Hartford architect George Keller designed the Northam Chapel as well as the Galllup Memorial Gateway and several monuments at Cedar Hill. He also was noted for his work on the chapel at Hartford’s Institute for Living and the city’s Soldier’s and Sailors’ Memorial Arch. The architecture of Northam Chapel is simple and restrained in its use of motifs and reflects Keller’s vision as a Victorian and romantic. Cruciform in plan, the chapel was constructed of Westerly granite and designed using the latest technology of the day. The pews and paneled wood ceiling are cherry wood, as is a screen with upper panels of stained glass that separates the vestibule from the main section of the chapel.

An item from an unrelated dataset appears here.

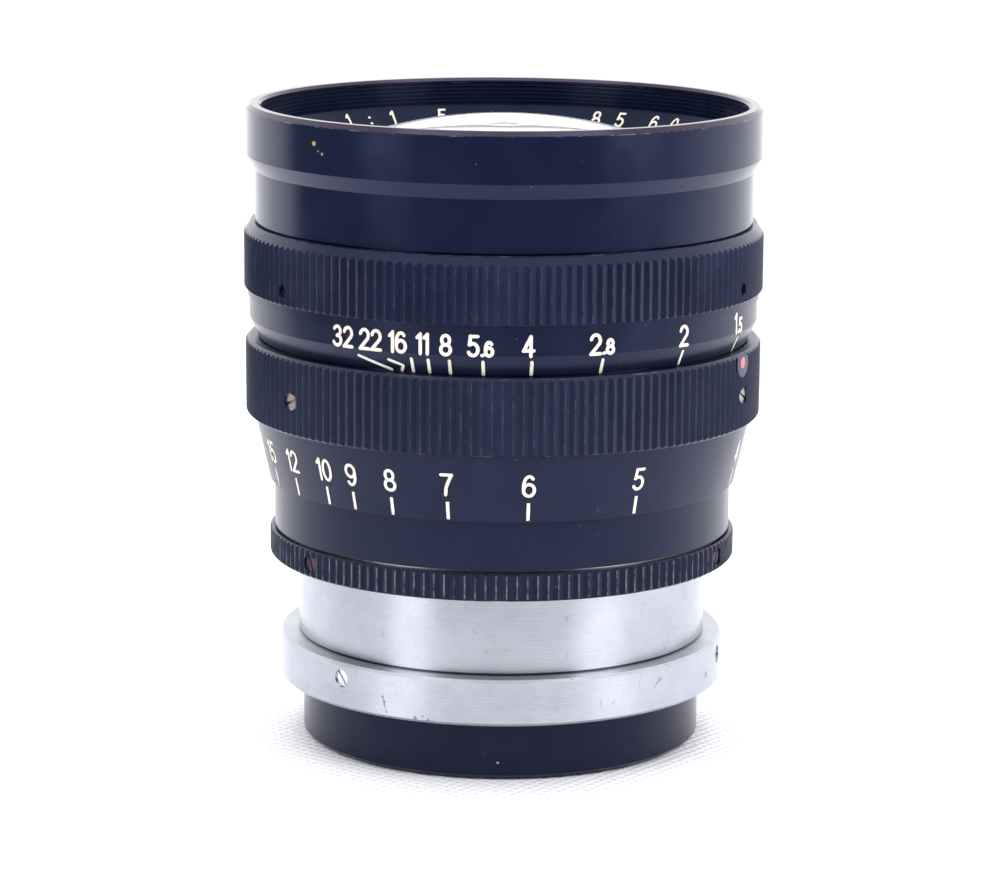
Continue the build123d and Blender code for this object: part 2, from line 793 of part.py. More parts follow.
def build_blade(level):
    """One iris blade with its pivot pin below and its drive pin above."""
    low = first_blade_low + blade_step * level
    reach = math.radians(blade_reach_degrees)
    middle = (iris_open_radius + blade_outer_radius) / 2
    half_width = (blade_outer_radius - iris_open_radius) / 2

    def at(radius, angle):
        return (radius * math.cos(angle), radius * math.sin(angle))

    outer_arc = [at(blade_outer_radius, reach * part) for part in (0, 0.5, 1)]
    inner_arc = [at(iris_open_radius, reach * part) for part in (1, 0.5, 0)]
    far_end = at(middle, reach + half_width / middle)
    near_end = at(middle, -half_width / middle)
    outline = [
        ThreePointArc(*outer_arc),
        ThreePointArc(outer_arc[2], far_end, inner_arc[0]),
        ThreePointArc(*inner_arc),
        ThreePointArc(inner_arc[2], near_end, outer_arc[0]),
    ]
    face = make_face(Curve() + outline)
    pin_x, pin_y = pin_place(0)
    arm_length = math.hypot(pin_x - pivot_radius, pin_y)
    arm = Pos((pivot_radius + pin_x) / 2, pin_y / 2) * Rot(0, 0, math.degrees(arm_angle))
    arm = arm * Rectangle(arm_length, 2 * blade_lobe_radius)
    root = Pos((pivot_radius + middle) / 2, 0) * Rectangle(pivot_radius - middle, 2 * blade_lobe_radius)
    face = face + arm + root
    pivot_lobe = Pos(pivot_radius, 0) * Circle(blade_lobe_radius)
    drive_lobe = Pos(pin_x, pin_y) * Circle(blade_lobe_radius)
    face = face + pivot_lobe + drive_lobe
    plate = Pos(0, 0, low) * extrude(face, amount=blade_thickness)
    pivot_low = rear_flange_high + 0.1
    pivot_length = low - pivot_low + blade_thickness / 2
    pivot = Pos(pivot_radius, 0, pivot_low + pivot_length / 2) * Cylinder(blade_pin_radius, pivot_length)
    drive_high = iris_plate_high - 0.1
    drive_length = drive_high - low - blade_thickness / 2
    drive = Pos(pin_x, pin_y, drive_high - drive_length / 2) * Cylinder(blade_pin_radius, drive_length)
    return Rot(0, 0, 360 / blade_count * level - 90) * (plate + pivot + drive)


# ---------------------------------------------------------------- places that join pieces
mount_screw_height = mount_ring_high - barrel_spigot / 2 - mount_screw_drop
grip_screw_height = barrel_flange_high + grip_screw_rise
focus_screw_height = focus_ring_low + focus_screw_rise
drive_screw_height = knurl_low + drive_screw_rise
guide_pin_height = barrel_flange_high + guide_pin_rise
coupling_high = barrel_flange_high
name_ring_high = lens_high - name_ring_top_drop
front_vertex = lens_high - front_glass_vertex_drop
front_back_vertex = front_vertex - front_glass_thickness
name_ring_seat = surface_height(front_vertex, front_curve, name_ring_inner_radius) + seat_clearance
front_seat_high = name_ring_seat
middle_front_vertex = front_back_vertex - middle_air_gap
middle_back_clear = iris_open_radius - middle_clear_margin
middle_vertices = [middle_front_vertex]
for thickness in middle_thicknesses:
    middle_vertices.append(middle_vertices[-1] - thickness)
middle_back_edge = surface_height(middle_vertices[3], middle_curves[3], middle_back_clear)
middle_cell_low = iris_plate_high + body_gap
drum_high = drive_screw_height + iris_drum_rise
shoulder_low = drum_high + body_gap
middle_flange_low = shoulder_low + shoulder_thickness
middle_flange_high = middle_flange_low + middle_flange_thickness
rear_vertices = [rear_flange_high - rear_glass_sink]
for thickness in rear_thicknesses:
    rear_vertices.append(rear_vertices[-1] - thickness)


def build_set_screws(inner, outer, height, first, first_slot, radius=set_screw_radius):
    """Return one ring's slotted set screws, with their slots at different angles."""
    screws = []
    for k in range(set_screw_count):
        screw = set_screw(radius, inner, outer, height, first_slot + slot_step_degrees * k)
        screws.append(Rot(0, 0, first + 360 / set_screw_count * k) * screw)
    return screws


# ---------------------------------------------------------------- write every node
os.makedirs("parts", exist_ok=True)

saved("mount_barrel", build_mount_barrel())
saved("mount_ring", build_mount_ring())
saved("grip_ring", build_grip_ring())
saved("outer_helicoid", build_outer_helicoid())
saved("index_sleeve", build_index_sleeve())
saved("mount_ring_screws", *build_set_screws(
    barrel_bore + 0.2, mount_ring_radius - 0.25, mount_screw_height, mount_screw_angle,
    mount_slot_angle))
saved("grip_ring_screws", *build_set_screws(
    outer_helicoid_bore + 1.0, grip_ring_radius - 0.35, grip_screw_height, grip_screw_angle,
    grip_slot_angle))

saved("coupling_ring", build_coupling_ring())
saved("coupling_retainer", build_coupling_retainer())
saved("rear_cap", build_rear_cap())

saved("inner_helicoid", build_inner_helicoid())
saved("guide_pins", *build_guide_pins())
saved("focus_ring", build_focus_ring())
saved("focus_ring_screws", *build_set_screws(
    head_tube_bore + 0.3, focus_ring_radius - 0.3, focus_screw_height, focus_screw_angle,
    focus_slot_angle))
saved("index_plug", build_index_plug())
saved("index_dot", build_index_dot())
saved("head_barrel", build_head_barrel())
saved("name_ring", build_name_ring())
saved("front_spacer", build_front_spacer())
saved("middle_cell", build_middle_cell())
saved("middle_retainer", build_middle_retainer())
saved("rear_cell", build_rear_cell())
saved("rear_retainer", build_rear_retainer())
saved("iris_base", build_iris_base())

saved("front_glass", element(
    front_glass_radius, front_vertex, front_curve, front_back_vertex, front_back_curve))
for k in range(3):
    back_clear = middle_back_clear if k == 2 else None
    saved("middle_glass_" + str(k + 1), element(
        middle_glass_radius, middle_vertices[k], middle_curves[k],
        middle_vertices[k + 1], middle_curves[k + 1], back_clear))
    saved("rear_glass_" + str(k + 1), element(
        rear_glass_radius, rear_vertices[k], rear_curves[k],
        rear_vertices[k + 1], rear_curves[k + 1]))

saved("aperture_ring", build_aperture_ring())
saved("iris_drum", build_iris_drum())
saved("aperture_drive_screws", *build_set_screws(
    drum_bore + 0.1, aperture_ring_radius - 0.45, drive_screw_height, drive_screw_angle,
    drive_slot_angle, drive_screw_radius))
for level in range(blade_count):
    saved("iris_blade_" + str(level + 1), build_blade(level))
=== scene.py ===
"""Looks of a fast short-telephoto lens that stands front up on its rear cap.

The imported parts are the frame. This script gives every part a finish of its own, adds the
painted scales, the name ring numerals and the wear, and sets a plain pale studio round it.
Angles run from -Y, where the camera stands, towards +X. Sizes are millimetres unless a
name or comment says metres.
"""
import logging
import math
from dataclasses import dataclass, field
from enum import Enum

import bpy
from mathutils import Matrix, Vector


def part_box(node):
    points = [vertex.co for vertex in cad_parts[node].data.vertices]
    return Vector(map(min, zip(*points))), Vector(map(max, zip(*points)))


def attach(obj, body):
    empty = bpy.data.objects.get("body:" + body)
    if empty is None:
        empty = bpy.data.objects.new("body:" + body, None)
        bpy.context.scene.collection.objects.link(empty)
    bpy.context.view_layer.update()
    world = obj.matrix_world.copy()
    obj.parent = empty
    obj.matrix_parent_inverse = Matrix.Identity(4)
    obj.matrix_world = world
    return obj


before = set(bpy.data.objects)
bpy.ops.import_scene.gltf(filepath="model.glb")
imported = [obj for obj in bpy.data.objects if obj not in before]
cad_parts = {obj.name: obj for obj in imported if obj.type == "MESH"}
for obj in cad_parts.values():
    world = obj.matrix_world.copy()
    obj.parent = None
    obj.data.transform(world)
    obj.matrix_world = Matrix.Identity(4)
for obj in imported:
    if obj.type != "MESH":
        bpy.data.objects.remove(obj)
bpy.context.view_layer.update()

MM = 0.001

# engraved lines, in millimetres
APART = 40.0
LINE_STEP = 0.4
CLOSED_WITHIN = 0.01
# the painted shade round a line, standing in for the shadow in its cut, is this much wider on each
# side
CUT_SHADE_WIDTH = 0.055

# their proportions
SLIM_SHARE = 0.82
AFTER_POINT_SHARE = 0.7
POINT_GAP_SHARE = 0.75
# the painted shade round a line rises this share of the paint's height
CUT_SHADE_RISE_SHARE = 0.45

# a turn this sharp parts two strokes, and a line ends in steps of reach and width
SHARP = math.radians(50)
ROUND_END = [(math.sin(math.radians(a)), math.cos(math.radians(a))) for a in (30, 55, 75, 88)]

# vertices closer than this, in metres, are one
WELD = 0.0000005

# settings of a Mix node that mixes colours
MIX_COLOURS = {"out": 2, "data_type": "RGBA"}

# sizes of the marks in a finish, in millimetres
CLOUD = 5.0
SCUFF = 4.0
SCUFF_PATCH = 2.0
DUST_CELL = 1.6
BREAK = 1.3
TARNISH = 6.0
GRAIN = 0.25
SCRATCH = 3.2
SCRATCH_PATCH = 2.2
HAZE = 8.0
SOIL = 0.6

logging.basicConfig(level=logging.INFO, format="%(message)s")
log = logging.getLogger("lens")

Point = tuple[float, float]
Stroke = list[Point]
Place = tuple[float, float, float]


# ---------------------------------------------------------------- small tools
def linear(code: str) -> tuple[float, float, float, float]:
    """Turn an sRGB hex value into the linear colour a shader socket takes.

    Args:
        code: six hex digits after a hash sign.

    Returns:
        Linear red, green, blue and a full alpha.
    """
    parts = [int(code[i : i + 2], 16) / 255 for i in (1, 3, 5)]
    red, green, blue = [p / 12.92 if p <= 0.04045 else ((p + 0.055) / 1.055) ** 2.4 for p in parts]
    return (red, green, blue, 1.0)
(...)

Cottier & Co. of New York and London designed and executed the structure’s stained-glass windows, the largest of which depicts the Resurrection. The floor is tiled with colored stone in a pattern called “Labyrinth” or “Road to Jerusalem.” An unusual feature was a hydraulic lift, said to be the first of its type in the country. Following a funeral service, the lift lowered the casket to a wagon below.
The Northam Chapel was dedicated on November 12, 1883 and used for funeral services, particularly in winter or inclement weather, until the 1920’s and 1930’s. In the 1950s, the Chapel went into complete disuse.
In July, 1982, almost 100 years after its dedication, the Northam Chapel was listed on the National Register of Historic Places.
In 1999, the chapel was completely restored under the direction of Smith Edwards Architects, who headed Hartford’s Old State House restoration.In addition to welcoming visitors to tour the historic Chapel, it now houses the Cemetery’s administrative offices.